His restaurant – Nishiki – has yakitori, it has charcoal, sashimi, sake, bar dining, an open kitchen, and a chef with clout – everything that makes for an exciting Coming Soon article – but for over a month now Nishiki has been trading under the radar.

As a space, it’s easy to overlook; the restaurant’s entire on-street presence currently consists of a small A-frame sign. But once the kitchen is fired up and the charcoal is burning, scent alone is enough to lead you into the building.

It’s probably not a deliberate marketing ploy, but as we sit at the bar and talk with Yass, it’s noticeable that most people joining us in the dining area seem to have wandered in led by their noses, wearing a look on their face as though they’d found the izakaya by pushing through the back of a wardrobe.

What they’d stumbled upon was very good food prepared by a very good chef – the culmination of 18 years working in Japanese kitchens around Adelaide. But that’s only the beginning of the offering.

Nishiki, and izakayas generally, are as much about the style of service as they are about the food.

CityMag sits and talks with Yass as our food is prepared right in front of us. A large chunk of salmon is brought from the refrigerator and is sliced carefully and plated, as Yass tells us that because Nishiki is an izakaya, he could be serving spaghetti, so long as the restaurant feels comfortable and casual.

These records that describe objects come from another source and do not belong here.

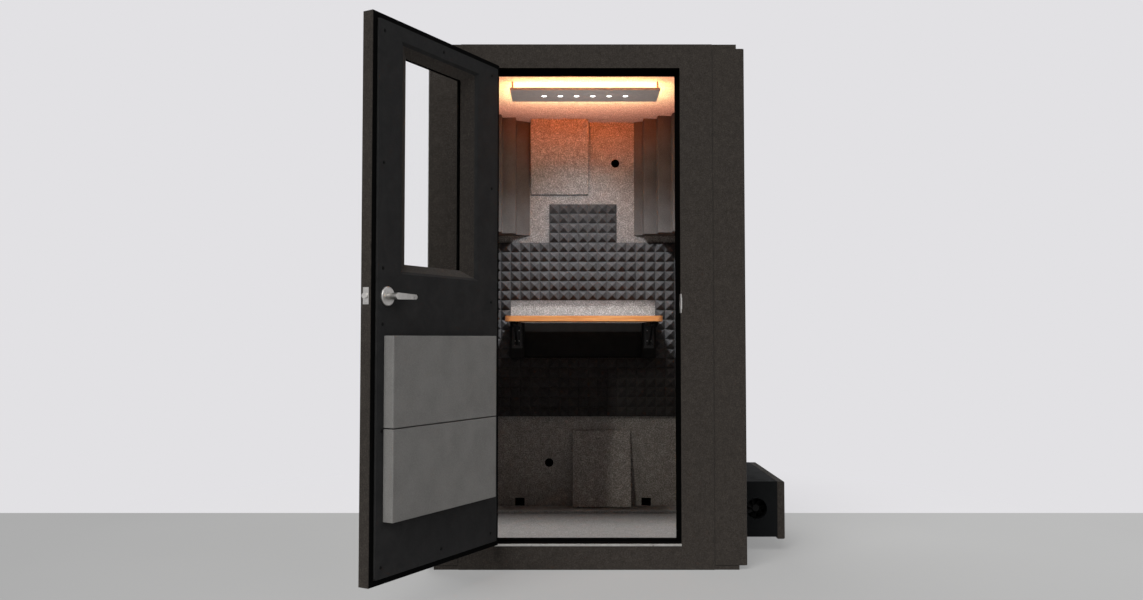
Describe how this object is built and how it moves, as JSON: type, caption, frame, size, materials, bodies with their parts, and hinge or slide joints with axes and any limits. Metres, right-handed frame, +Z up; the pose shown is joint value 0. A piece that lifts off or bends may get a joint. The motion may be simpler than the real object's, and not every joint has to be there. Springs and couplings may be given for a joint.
{
  "type": "vocal booth",
  "caption": "Free-standing sound-isolating booth with a hinged windowed door, fold-down desk, foam-lined wall, ceiling light and side vent silencer.",
  "frame": {"origin": "middle of the cabin's footprint, on the ground", "axes": "+Z up; -Y out of the doorway; +X to the right, towards the silencer box, seen from the doorway"},
  "size_m": [1.6442, 2.0021, 2.13],
  "materials": {
    "exterior_fabric": "dark speckled loop-pile fabric",
    "interior_fabric": "light grey speckled fabric",
    "carpet": "low grey carpet",
    "core_board": "raw board",
    "base_board": "black painted board",
    "frame_black": "satin black",
    "seal_rubber": "matte black",
    "door_inner": "near-black board",
    "charcoal_foam": "open-cell foam",
    "grey_foam": "open-cell foam",
    "trap_foam": "open-cell foam",
    "desk_wood": "oiled wood",
    "block_black": "black painted wood",
    "bracket_steel": "black powder coat",
    "satin_metal": "satin",
    "light_metal": "brushed",
    "spot_lens": "lit lens",
    "strip_lens": "warm lit strip",
    "window_glass": "clear laminated",
    "silencer_black": "smooth black",
    "screw_black": "black oxide",
    "fan_plastic": "matte",
    "port_black": "matte"
  },
  "bodies": {
    "booth": {"floor_panel": "base_board", "floor_carpet": "carpet", "back_ledge": "interior_fabric", "roof_panel": "exterior_fabric", "ceiling_liner": "interior_fabric", "front_core": "core_board", "back_core": "core_board", "left_core": "core_board", "right_core": "core_board", "front_skin": "exterior_fabric", "back_skin": "exterior_fabric", "left_skin": "exterior_fabric", "right_skin": "exterior_fabric", "corner_strips": "exterior_fabric", "front_liner": "interior_fabric", "back_liner": "interior_fabric", "left_liner": "interior_fabric", "right_liner": "interior_fabric", "door_frame": "frame_black", "threshold_strip": "light_metal", "strike_plate": "satin_metal", "frame_hinges": "satin_metal", "foam_top_block": "charcoal_foam", "foam_upper": "charcoal_foam", "foam_sides": "charcoal_foam", "foam_lower": "charcoal_foam", "bass_traps": "trap_foam", "vent_cover_upper": "interior_fabric", "vent_cover_lower": "interior_fabric", "cable_ports": "port_black", "floor_ports": "port_black", "desk_wall_blocks": "block_black", "bracket_legs": "bracket_steel", "bracket_screws": "satin_metal", "light_housing": "light_metal", "light_spots": "spot_lens", "led_strip": "strip_lens", "silencer_box": "silencer_black", "silencer_cover": "exterior_fabric", "silencer_baffles": "grey_foam", "fan_frame": "fan_plastic", "wall_duct": "port_black", "rear_grilles": "silencer_black"},
    "door": {"door_slab": "exterior_fabric", "door_panel": "door_inner", "door_seal": "seal_rubber", "window_glass": "window_glass", "window_trim": "frame_black", "door_foam_upper": "grey_foam", "door_foam_lower": "grey_foam", "door_lock": "satin_metal", "door_hinges": "satin_metal", "door_screws": "screw_black"},
    "lever_set": {"lever_set": "satin_metal"},
    "latch_bolt": {"latch_bolt": "satin_metal"},
    "desk": {"desk_board": "desk_wood", "desk_arms": "bracket_steel"},
    "strut_left": {"strut_left": "bracket_steel"},
    "strut_right": {"strut_right": "bracket_steel"},
    "fan_rotor": {"fan_rotor": "fan_plastic"}
  },
  "joints": [
    {"name": "door_hinge", "type": "hinge", "parent": "booth", "child": "door", "pos_m": [-0.392, -0.6545, 1.0685], "axis": [0, 0, 1], "range_deg": [-55, 119.4]},
    {"name": "lever_turn", "type": "hinge", "parent": "door", "child": "lever_set", "pos_m": [-0.7276, -1.26945, 1.0685], "axis": [-0.8712, 0.4909, 0], "range_deg": [0, 45], "stiffness_Nm_per_rad": 1.2, "springref_deg": -8.59},
    {"name": "latch_slide", "type": "slide", "parent": "door", "child": "latch_bolt", "axis": [0.4909, 0.8712, 0], "range_m": [0, 0.0121]},
    {"name": "desk_fold", "type": "hinge", "parent": "booth", "child": "desk", "pos_m": [0, 0.4665, 0.9975], "axis": [1, 0, 0], "range_deg": [0, 90]},
    {"name": "strut_left_fold", "type": "hinge", "parent": "booth", "child": "strut_left", "pos_m": [-0.344, 0.4665, 0.8975], "axis": [1, 0, 0], "range_deg": [0, 115]},
    {"name": "strut_right_fold", "type": "hinge", "parent": "booth", "child": "strut_right", "pos_m": [0.344, 0.4665, 0.8975], "axis": [1, 0, 0], "range_deg": [0, 115]},
    {"name": "fan_spin", "type": "hinge", "parent": "booth", "child": "fan_rotor", "pos_m": [0.745, -0.3, 0.186], "axis": [0, 1, 0], "continuous": true}
  ],
  "couplings": [
    {"joint": "latch_slide", "follows": "lever_turn", "m_per_rad": 0.015279},
    {"joint": "strut_left_fold", "follows": "desk_fold", "ratio": 1.2736},
    {"joint": "strut_right_fold", "follows": "desk_fold", "ratio": 1.2736}
  ]
}
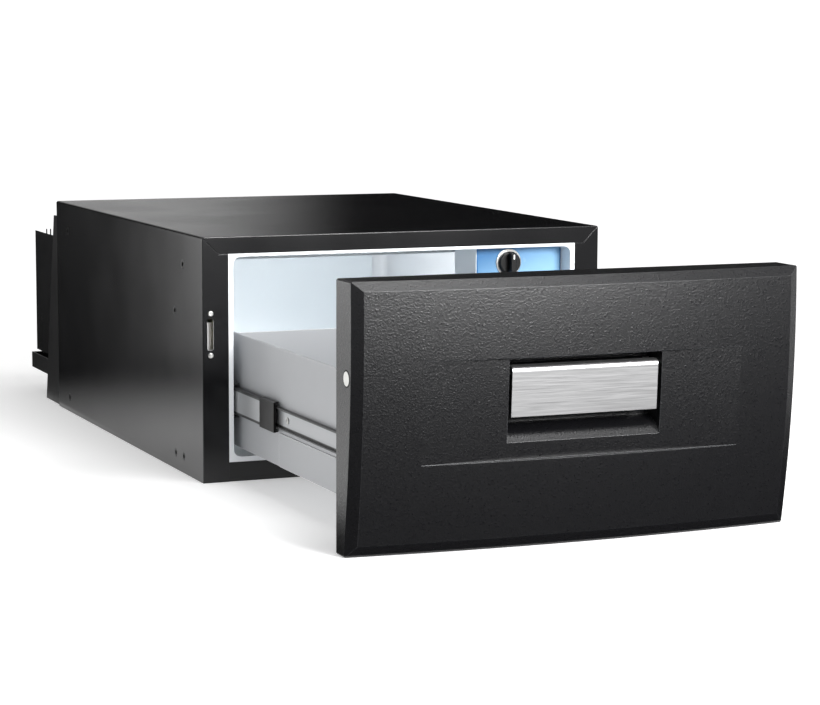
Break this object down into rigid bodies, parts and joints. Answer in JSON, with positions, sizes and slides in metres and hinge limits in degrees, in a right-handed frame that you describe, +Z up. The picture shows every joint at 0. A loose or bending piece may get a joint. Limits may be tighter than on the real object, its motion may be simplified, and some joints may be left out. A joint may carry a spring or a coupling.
{
  "type": "drawer compressor fridge",
  "caption": "Built-in drawer fridge for caravans: black steel cabinet, pull-out drawer on telescopic slides, bowed charcoal door with latch handle, compressor unit behind.",
  "frame": {"origin": "centre of the cabinet's bottom face", "axes": "+Z up, the drawer opens along -Y, +X to the right seen from the front"},
  "size_m": [0.44, 1.1276, 0.248],
  "materials": {
    "satin_black_steel": "satin black powder coat on the outer sheets",
    "galvanised_steel": "bare zinc-plated rails and screws",
    "black_steel": "black enamel on the rear unit's metal",
    "white_liner": "white vacuum-formed liner",
    "insulation_foam": "closed-cell foam, sealed inside",
    "grey_drawer_sheet": "light grey coated drawer sheet",
    "grained_charcoal": "pebble-grained charcoal cover",
    "white_plastic": "white moulded plastic",
    "grey_plastic": "pale blue-grey moulded plastic",
    "black_plastic": "black moulded plastic",
    "brushed_stainless": "horizontal brushing",
    "bright_steel": "nickel-plated steel",
    "blue_label": "printed blue label",
    "black_gasket": "magnetic door seal",
    "grommet_rubber": "compressor feet",
    "roll_bond_aluminium": "bare aluminium plate",
    "copper_pipe": "bare copper pipe",
    "clear_lens": "frosted light window"
  },
  "bodies": {
    "cabinet": {"cabinet_wrap": "satin_black_steel", "base_pan": "satin_black_steel", "rear_panel": "galvanised_steel", "foam_insulation": "insulation_foam", "inner_liner": "white_liner", "fixing_inserts": "black_plastic", "strike_plates": "bright_steel", "strike_screws": "bright_steel", "cabinet_rail_left": "galvanised_steel", "cabinet_rail_right": "galvanised_steel", "cabinet_rail_screws": "bright_steel", "control_housing": "grey_plastic", "control_label": "blue_label", "knob_ring": "bright_steel", "thermostat_body": "black_plastic", "light_lens": "clear_lens", "evaporator_plate": "roll_bond_aluminium", "evaporator_spacers": "white_plastic", "rear_gussets": "black_steel", "gusset_screws": "bright_steel", "carrier_tray": "black_steel", "compressor": "black_steel", "rubber_grommets": "grommet_rubber", "tray_bolts": "bright_steel", "condenser_tube": "black_steel", "condenser_wires": "black_steel", "condenser_posts": "black_steel", "discharge_pipe": "copper_pipe", "suction_pipe": "copper_pipe", "fan_frame": "black_plastic", "control_electronics": "roll_bond_aluminium", "electronics_cover": "black_plastic", "supply_terminal": "black_plastic", "filter_drier": "copper_pipe"},
    "slides": {"middle_rail_left": "galvanised_steel", "middle_rail_right": "galvanised_steel", "rail_clips": "black_plastic", "slide_balls": "bright_steel"},
    "drawer": {"drawer_side_left": "grey_drawer_sheet", "drawer_side_right": "grey_drawer_sheet", "drawer_floor": "grey_drawer_sheet", "drawer_back": "grey_drawer_sheet", "drawer_front": "grey_drawer_sheet", "drawer_rivets": "bright_steel", "front_brackets": "grey_drawer_sheet", "drawer_rail_left": "galvanised_steel", "drawer_rail_right": "galvanised_steel", "drawer_screws": "bright_steel", "door_cover": "grained_charcoal", "door_foam": "insulation_foam", "door_inner_panel": "black_plastic", "door_gasket": "black_gasket", "shaft_caps": "white_plastic", "handle_spring": "bright_steel"},
    "handle": {"handle_plate": "brushed_stainless", "handle_carrier": "black_plastic", "latch_shaft": "bright_steel", "latch_hooks": "bright_steel"},
    "knob": {"thermostat_knob": "black_plastic"},
    "fan": {"fan_rotor": "black_plastic"}
  },
  "joints": [
    {"name": "drawer_slide", "type": "slide", "parent": "cabinet", "child": "drawer", "axis": [0, -1, 0], "range_m": [-0.3606, 0.02]},
    {"name": "middle_rail_slide", "type": "slide", "parent": "cabinet", "child": "slides", "axis": [0, -1, 0], "range_m": [-0.1803, 0.01]},
    {"name": "handle_hinge", "type": "hinge", "parent": "drawer", "child": "handle", "pos_m": [0, -0.67, 0.1573], "axis": [-1, 0, 0], "range_deg": [0, 14], "stiffness_Nm_per_rad": 1.2, "springref_deg": -5.73},
    {"name": "thermostat_turn", "type": "hinge", "parent": "cabinet", "child": "knob", "pos_m": [0.1255, -0.262, 0.21], "axis": [0, -1, 0], "range_deg": [-135, 135]},
    {"name": "fan_spin", "type": "hinge", "parent": "cabinet", "child": "fan", "pos_m": [-0.11, 0.364, 0.0705], "axis": [0, 1, 0], "continuous": true}
  ],
  "couplings": [
    {"joint": "middle_rail_slide", "follows": "drawer_slide", "ratio": 0.5}
  ]
}
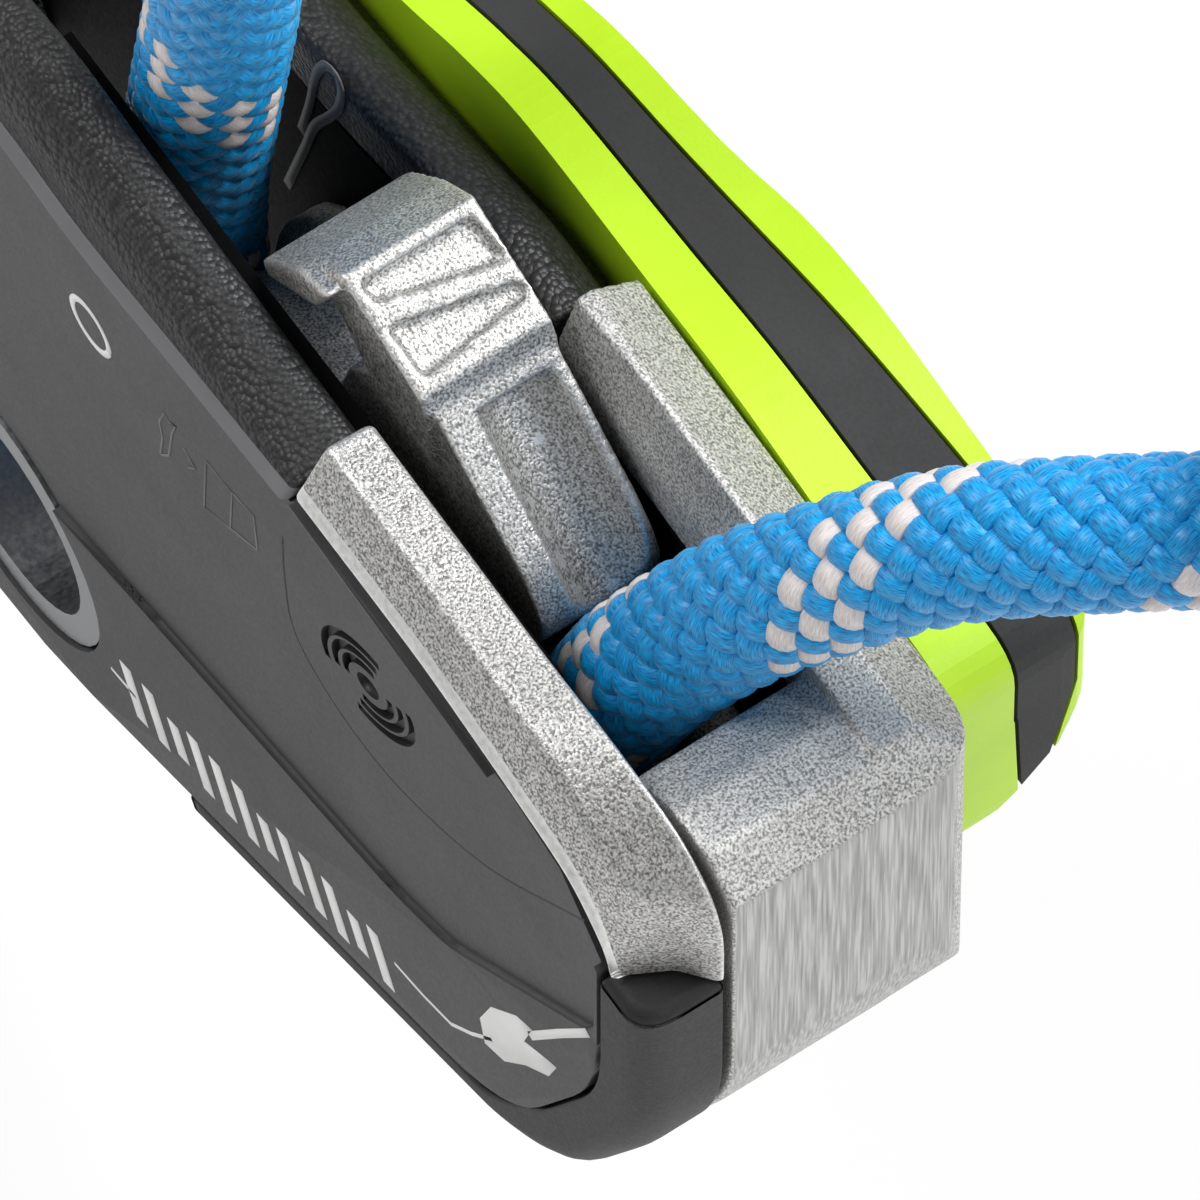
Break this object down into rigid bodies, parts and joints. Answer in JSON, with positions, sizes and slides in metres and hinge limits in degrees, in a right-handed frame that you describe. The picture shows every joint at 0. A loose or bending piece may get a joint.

Undoubtedly, it does fall that way, even without spaghetti.

At 7:30pm we leave Nishiki full and satisfied. At 9:00pm, after returning home and raving about what we’d eaten, we return for another round – late night dining being another great izakaya trait.

Right now, Nishiki is an under-rated experience in the most-hyped cuisine, but we doubt it will stay this way for long.